Permenungan kali ini beranjak pada penggambaran bagaimana Maria sebagai Bunda Allah yang mau menanggung tugas dari Allah (Luk 2:16-21). Kelahiran Kristus disatu sisi membuat suasana mencekam, karena keluarga kudus dari Nazareth ini harus menanggung beban yang amat beran ketika Herodes memerintahkan untuk mencari sang bayi mahakudus. Tidak dapat dipungkiri, seorang ibu yang melahirkan langsung anaknya dari rahimnya, dapat dipastikan sang anak begitu dijaga dan disayang, apapun yang terjadi akan dilindungi dengan pergumulan yang tidak mudah. Hal yang sama pun dirasakan oleh Bunda Maria, ketika para gembala heran tentang kelahiran sang bayi (Luk 2:18), pasti Bunda Maria sangat pilu hatinya, sebab sebagai seorang ibu mungkin saja ia merasakan bagaimana kelak nantinya anak yang dikandungnya akan menjadi bahan cemohan masyarakat saat itu. Tetapi Bunda Maria tidak lari dari kondisinya, justru Bunda Maria “…menyimpan segala perkara itu di dalam hatinya dan merenungkannya” (Luk 2:19). Lihat, Bunda Maria hanya menyimpan segal perkara yang rumit dan menyakitkan itu, dan bunda Maria merenungkan kembali misteri yang sedang terjadi saat itu. Bunda Maria begitu percaya akan penyelenggaraan Allah (providentia Dei), dalam kondisi yang ekstrim dan sesulit itu, bunda Maria dengan setia percaya pada Allah sepenuhnya dan menerima realitas menyakitkan yang harus dialaminya, bahkan kesetiaan bunda Maria kepada Bapa dibuktikan dengan kesetiaan Maria yang terus mengikuti Yesus ketikaYesus menanggung sengsara hingga wafat di salib, dan tetap menjaga para rasul yang diamanatkan Yesus kepada Maria sebagai “ibu, inilah anakmu”.

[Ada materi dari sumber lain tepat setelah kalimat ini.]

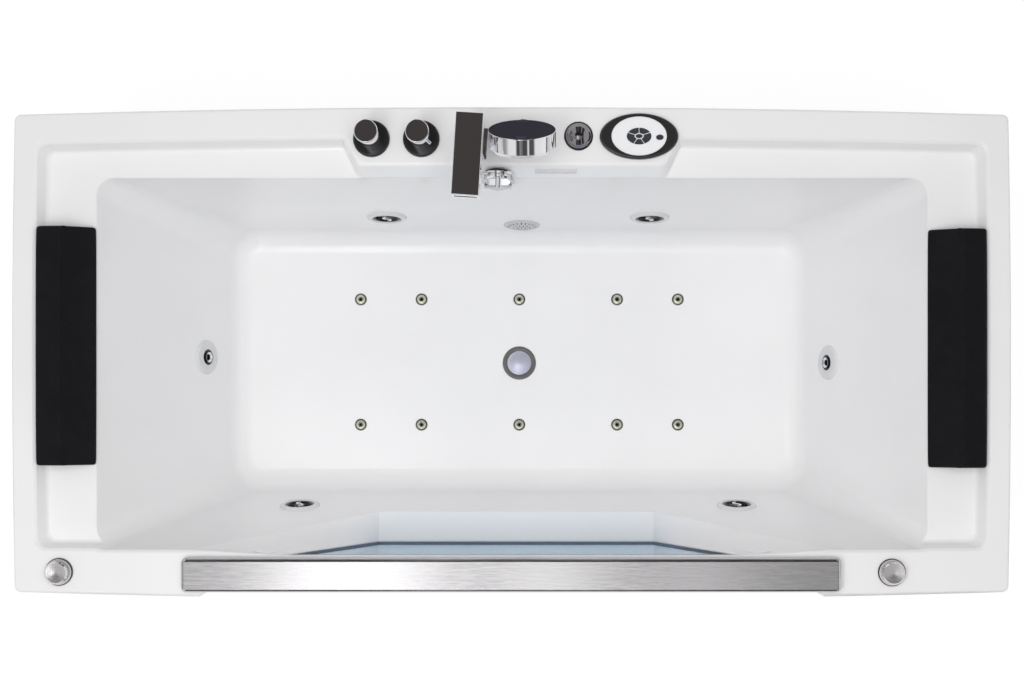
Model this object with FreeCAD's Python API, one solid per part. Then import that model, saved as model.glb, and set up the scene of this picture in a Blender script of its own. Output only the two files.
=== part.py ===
import FreeCAD, Part
import math
import os

os.makedirs("parts", exist_ok=True)

# Jetted bathtub with a front window. Millimetres, +Z up, +Y to the wall behind the tub.
# The origin is on the floor, under the middle of the whole object's plan.

# ---------------------------------------------------------------- driving sizes
# Rim outline. Its sides bow gently outwards, and the front steps in under the handrail.
rim_height = 620.0
rim_corner_half_x = 898.0
rim_half_depth = 442.5
rim_end_bow = 5.0
rim_long_bow = 14.0
rim_corner_radius = 12.0
rim_skirt_height = 40.0
front_step_depth = 8.5
front_step_half_x = 550.0
front_step_run = 15.0

# Moulded wall of the tub, and how its edges are eased.
wall = 8.0
edge_chamfer = 4.0
rim_edge_radius = 5.0

# Recessed ledge round the left, back and right sides.
ledge_depth = 30.0
ledge_half_x = 858.0
ledge_front_y = -355.0
ledge_back_y = 375.0
ledge_end_bow = 4.0
ledge_back_bow = 11.0
ledge_front_bow = 1.0
ledge_corner_radius = 18.0
ledge_slope_run = 12.0
ledge_front_run_share = 0.7
ledge_back_run_share = 0.75
ledge_floor_fillet = 8.0

# Raised deck for the taps, in the middle of the back ledge.
deck_half_x_back = 313.5
deck_half_x_front = 277.0
deck_front_y = 337.0
deck_back_y = 402.0
deck_front_run = 21.0
deck_side_run = 6.0
deck_corner_radius = 18.0
deck_edge_fillet = 9.0

# Basin: the floor, and how far each wall leans out per millimetre of height.
basin_depth = 450.0
floor_half_x = 589.0
floor_front_y = -270.0
floor_back_y = 263.0
end_lean = 169.0 / 420.0
back_lean = 55.0 / 420.0
front_lean = 88.0 / 450.0
floor_corner_radius = 62.0
basin_top_corner_radius = 30.0
floor_fillet = 46.0

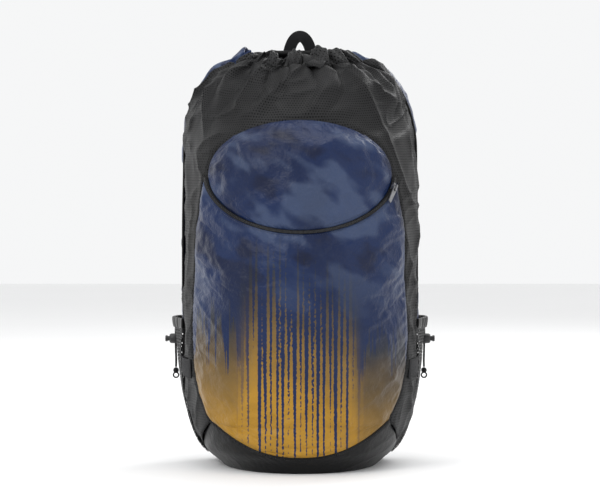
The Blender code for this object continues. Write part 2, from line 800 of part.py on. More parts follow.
# Side pockets, with the hem along the rim
def pocket_surface(height):
    """Outer face of a pocket at a height off its skin: it stands away most at the rim."""
    bottom = climb_at(pocket_bottom)
    rim = climb_at(pocket_rim)
    front = depth_way(np.array(pocket_front_depth), np.array(rim))
    rear = back_way(back_seam_width / 2, np.array(rim)) - pocket_rear_gap

    def surface(way, climb):
        side = np.where(way < 0, -1.0, 1.0)
        round_it = np.clip((np.abs(way) - front) / (rear - front), 0, 1)
        up_it = np.clip((climb - bottom) / (rim - bottom), 0, 1)
        belly = np.sin(np.pi * round_it ** 1.25) ** 0.8 * (0.10 * up_it + 0.90 * up_it**1.8)
        normal = face_normal(skin, way, climb)
        rearward = normal + np.array([0.0, pocket_rearward, 0.0])
        rearward = rearward / np.linalg.norm(rearward, axis=-1, keepdims=True)
        ripple = pocket_ripple * np.cos(7 * np.pi * round_it) * up_it * np.sin(np.pi * round_it)
        out = height + (pocket_bulge * belly + ripple)
        return skin(way, climb) + normal * height + rearward * (out - height)[..., None]
    return surface, front, rear


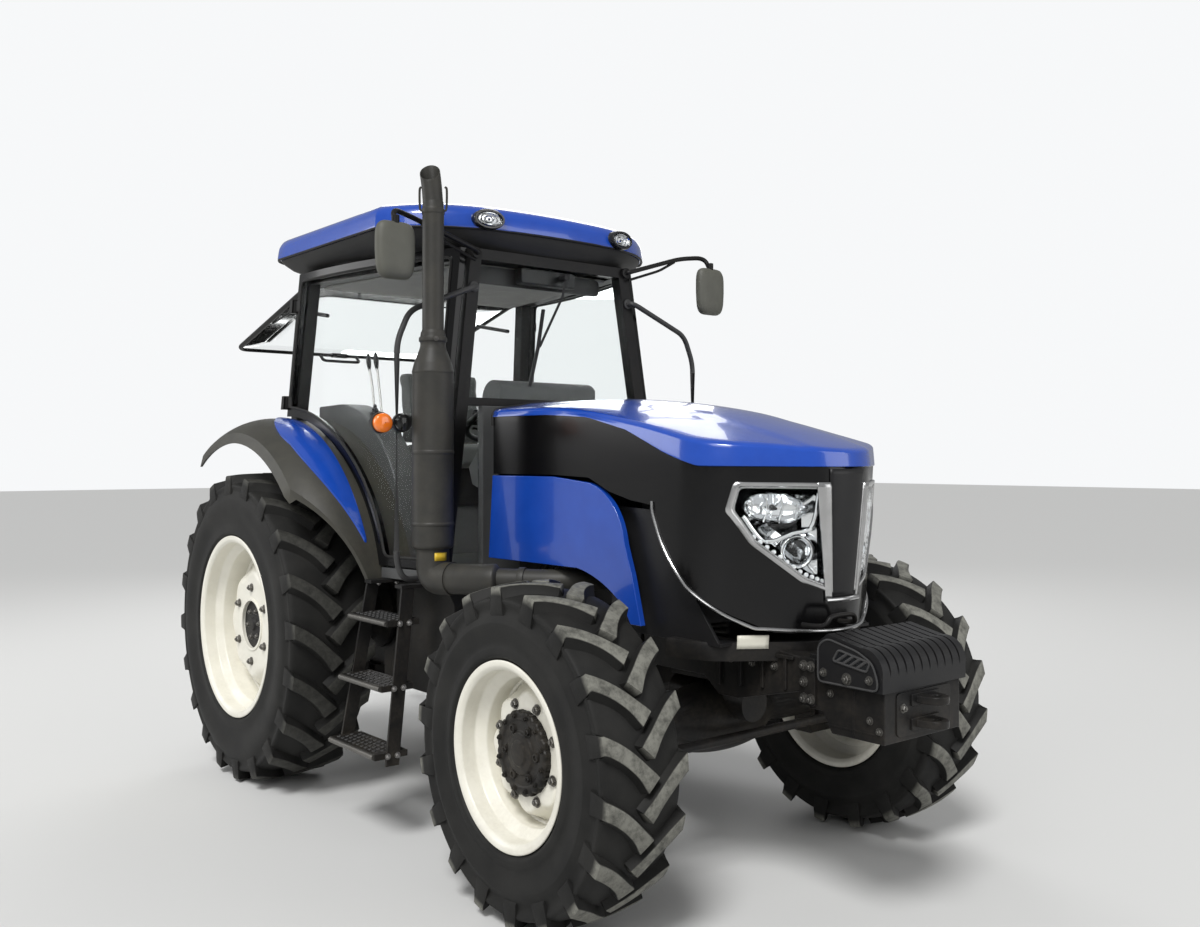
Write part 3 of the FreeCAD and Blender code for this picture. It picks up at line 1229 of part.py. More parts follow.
broken = [item.Name for item in doc.Objects if "Invalid" in item.State or "Error" in item.State]
if broken:
    raise RuntimeError("did not build: " + ", ".join(broken))
os.makedirs("parts", exist_ok=True)
for node, feature in parts.items():
    if feature.Shape.isNull() or not feature.Shape.isValid():
        raise RuntimeError(node + " has no valid shape")
    feature.Shape.exportStep("parts/" + node + ".step")
print(len(parts), "nodes written")
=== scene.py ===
import math
import bmesh
import bpy
import numpy as np
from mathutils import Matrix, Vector


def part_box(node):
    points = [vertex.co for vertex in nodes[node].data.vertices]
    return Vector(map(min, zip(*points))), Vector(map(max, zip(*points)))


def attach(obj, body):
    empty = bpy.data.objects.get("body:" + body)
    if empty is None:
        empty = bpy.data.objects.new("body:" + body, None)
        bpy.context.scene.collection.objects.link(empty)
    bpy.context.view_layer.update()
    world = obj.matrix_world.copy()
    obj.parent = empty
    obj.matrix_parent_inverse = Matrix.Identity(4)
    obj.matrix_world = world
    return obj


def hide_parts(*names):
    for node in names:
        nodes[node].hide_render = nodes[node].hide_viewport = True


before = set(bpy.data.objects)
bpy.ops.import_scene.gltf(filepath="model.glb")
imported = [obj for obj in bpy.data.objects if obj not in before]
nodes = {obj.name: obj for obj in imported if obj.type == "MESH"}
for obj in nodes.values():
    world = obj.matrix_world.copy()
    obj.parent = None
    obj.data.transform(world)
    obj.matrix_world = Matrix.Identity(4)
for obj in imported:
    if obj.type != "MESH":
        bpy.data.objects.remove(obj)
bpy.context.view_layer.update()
print("frame loaded:", len(nodes), "nodes")


# places that the pieces share, read from the frame

def spot(node):
    low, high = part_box(node)
    return np.array((low + high) / 2)


def low(node):
    return np.array(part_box(node)[0])


def high(node):
    return np.array(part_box(node)[1])


rearAxle = spot("rear_tyre_right")[0]


# camera, floor and lights

cameraValues = {
    "ahead": 5.69, "side": -3.202, "height": 1.619,  # from the ground below the rear axle
    "yaw": 139.853, "pitch": 0.43, "focal": 33.963, "sensor": 36, "shiftX": -0.0268,
    "shiftY": -0.0105}


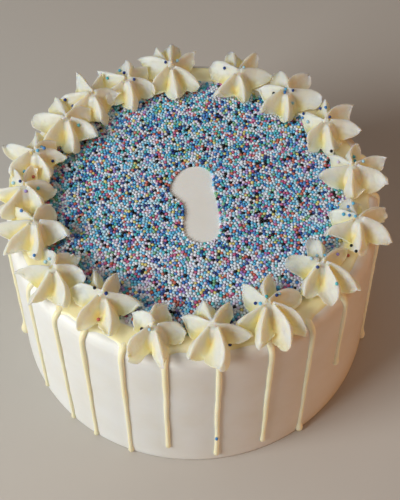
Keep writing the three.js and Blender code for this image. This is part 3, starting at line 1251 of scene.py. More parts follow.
@dataclass(frozen=True)
class FlowerPlan:
    """Where a flower is piped and which way the tips of its petals point."""

    degrees: float
    radius: float
    size: float
    bearings: tuple[float, ...]


@dataclass(frozen=True)
class PetalFaults:
    """Small faults that no two piped petals share: the middle of each and its spread.

    The petals draw them in this order.
    """

    bluntness: tuple[float, float] = (4.9, 2.5)
    edge_lift: tuple[float, float] = (2.3, 2.1)
    curl: tuple[float, float] = (1.2, 1.5)
    roll: tuple[float, float] = (0.0, math.radians(14))
    wave: tuple[float, float] = (0.8, 0.6)
    wave_count: tuple[float, float] = (1.1, 0.5)
    wave_start: tuple[float, float] = (math.pi, math.pi)
    frill: tuple[float, float] = (0.45, 0.4)
    frill_count: tuple[float, float] = (3.0, 1.2)
    frill_start: tuple[float, float] = (math.pi, math.pi)
    point: tuple[float, float] = (0.68, 0.18)
    skew: tuple[float, float] = (0.0, 3.0)

    def draw(self, stream: RandomStream) -> dict[str, float]:
        """Draws the faults of one petal.

        Args:
            stream: Stream that only the faults are drawn from.

        Returns:
            Each fault by its name.
        """
        found = {}
        for fault in fields(self):
            middle, spread = getattr(self, fault.name)
            found[fault.name] = middle + stream.spread(spread)
        return found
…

Kesetiaan bunda Maria memberikan kepada kita sebuah bagaimana kita yang tetap setia pada kehendak Allah, dalam situasi yang ekstrim dan sulit sekalipun kita tetap percaya sepenuhnya pada penyelenggaraan ilahi, sambil merenungkan kesulitan – keuslitan yang sedang dialami sehingga kita sungguh percaya kesulitan paling besar dalam hidup kita pun ternyata kuasa Allah jauh lebih besar daripada itu. Setiap kesulitan bukan berarti Allah itu tidak ada, tetapi dalam setiap kesulitan dalam hidup merupakan cara Allah bagaimana kita tetap setia kepada-Nya dalam keadaan apapun, termasuk dalam keadaan sulit ; apakah kita justru menyalahkan Allah atau tetap setia kepada-Nya? bunda Maria setia kepada Yesus bahkan menjalankan amanat Yesus untuk menjaga para rasul-Nya. Sekarang, Allah memberikan amanat agar kita setia hingga akhir, maukah kita setia kepada Allah dalam kondisi apapun? Selamat merenungkan misteri kehidupan.